### What is needed
Below is a listing; reproduce each line of it exactly.
-- -- --
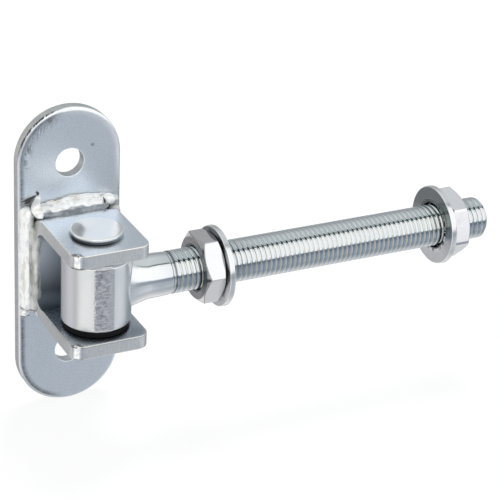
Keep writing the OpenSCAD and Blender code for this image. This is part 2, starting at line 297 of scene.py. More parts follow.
def makeGrainGroup():
    # Plated steel's surface: a fine pebbled grain, short brush lines along the vector's stretch and sparse
    # pits
    inputs = [("Vector", "Vector", None), ("Brushed", "Vector", None), ("Grain", "Float", 3.0),
              ("Grain Amount", "Float", 0.4), ("Brush Amount", "Float", 0.4), ("Pit Amount", "Float", 0.3)]
    group, source, target = newGroup("platedGrain", inputs, [("Height", "Float", None),
                                                             ("Pits", "Float", None),
                                                             ("Brush", "Float", None)])
    grain = noise(group, source.outputs["Vector"], source.outputs["Grain"], 3.0, 0.6)
    brush = noise(group, source.outputs["Brushed"], 1.0, 4.0, 0.65)
    cell = addNode(group, "TexVoronoi", {"Vector": source.outputs["Vector"], "Scale": 0.45,
                                         "Randomness": 1.0})
    pits = ramp(group, cell.outputs["Distance"], 0.05, 0.16, 1.0, 0.0)
    height = product(group, grain, source.outputs["Grain Amount"])
    height = compute(group, "MULTIPLY_ADD", brush, source.outputs["Brush Amount"], height)
    pitDepth = product(group, pits, source.outputs["Pit Amount"])
    height = compute(group, "SUBTRACT", height, pitDepth)
    group.links.new(height, target.inputs["Height"])
    group.links.new(pitDepth, target.inputs["Pits"])
    group.links.new(brush, target.inputs["Brush"])
    return group


def makeShadeGroup():
    # Painted shadow round a pin or barrel on a level face: full within Inner of the Centre, gone at Outer, on
    # one height only
    inputs = [("Vector", "Vector", None), ("Centre", "Vector", None), ("Height", "Float", 0.0),
              ("Inner", "Float", 10.0), ("Outer", "Float", 12.0)]
    group, source, target = newGroup("ringShade", inputs, [("Mask", "Float", None)])
    away = addNode(group, "VectorMath", {0: source.outputs["Vector"], 1: source.outputs["Centre"]},
                   operation="SUBTRACT").outputs[0]
    parts = addNode(group, "SeparateXYZ", {0: away})
    level = addNode(group, "CombineXYZ", {0: parts.outputs[0], 1: parts.outputs[1]})
    distance = addNode(group, "VectorMath", {0: level.outputs[0]}, operation="LENGTH").outputs["Value"]
    ring = ramp(group, distance, source.outputs["Inner"], source.outputs["Outer"], 1.0, 0.0)
    above = compute(group, "ABSOLUTE", compute(group, "SUBTRACT", parts.outputs[2], source.outputs["Height"]))
    mask = product(group, ring, ramp(group, above, 0.4, 0.9, 1.0, 0.0))
    group.links.new(mask, target.inputs["Mask"])
    return group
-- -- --
### Result of this task
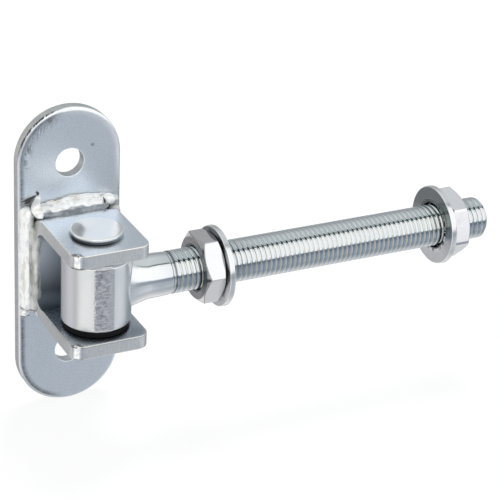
Keep writing the OpenSCAD and Blender code for this image. This is part 2, starting at line 297 of scene.py. More parts follow.
def makeGrainGroup():
    # Plated steel's surface: a fine pebbled grain, short brush lines along the vector's stretch and sparse
    # pits
    inputs = [("Vector", "Vector", None), ("Brushed", "Vector", None), ("Grain", "Float", 3.0),
              ("Grain Amount", "Float", 0.4), ("Brush Amount", "Float", 0.4), ("Pit Amount", "Float", 0.3)]
    group, source, target = newGroup("platedGrain", inputs, [("Height", "Float", None),
                                                             ("Pits", "Float", None),
                                                             ("Brush", "Float", None)])
    grain = noise(group, source.outputs["Vector"], source.outputs["Grain"], 3.0, 0.6)
    brush = noise(group, source.outputs["Brushed"], 1.0, 4.0, 0.65)
    cell = addNode(group, "TexVoronoi", {"Vector": source.outputs["Vector"], "Scale": 0.45,
                                         "Randomness": 1.0})
    pits = ramp(group, cell.outputs["Distance"], 0.05, 0.16, 1.0, 0.0)
    height = product(group, grain, source.outputs["Grain Amount"])
    height = compute(group, "MULTIPLY_ADD", brush, source.outputs["Brush Amount"], height)
    pitDepth = product(group, pits, source.outputs["Pit Amount"])
    height = compute(group, "SUBTRACT", height, pitDepth)
    group.links.new(height, target.inputs["Height"])
    group.links.new(pitDepth, target.inputs["Pits"])
    group.links.new(brush, target.inputs["Brush"])
    return group


def makeShadeGroup():
    # Painted shadow round a pin or barrel on a level face: full within Inner of the Centre, gone at Outer, on
    # one height only
    inputs = [("Vector", "Vector", None), ("Centre", "Vector", None), ("Height", "Float", 0.0),
              ("Inner", "Float", 10.0), ("Outer", "Float", 12.0)]
    group, source, target = newGroup("ringShade", inputs, [("Mask", "Float", None)])
    away = addNode(group, "VectorMath", {0: source.outputs["Vector"], 1: source.outputs["Centre"]},
                   operation="SUBTRACT").outputs[0]
    parts = addNode(group, "SeparateXYZ", {0: away})
    level = addNode(group, "CombineXYZ", {0: parts.outputs[0], 1: parts.outputs[1]})
    distance = addNode(group, "VectorMath", {0: level.outputs[0]}, operation="LENGTH").outputs["Value"]
    ring = ramp(group, distance, source.outputs["Inner"], source.outputs["Outer"], 1.0, 0.0)
    above = compute(group, "ABSOLUTE", compute(group, "SUBTRACT", parts.outputs[2], source.outputs["Height"]))
    mask = product(group, ring, ramp(group, above, 0.4, 0.9, 1.0, 0.0))
    group.links.new(mask, target.inputs["Mask"])
    return group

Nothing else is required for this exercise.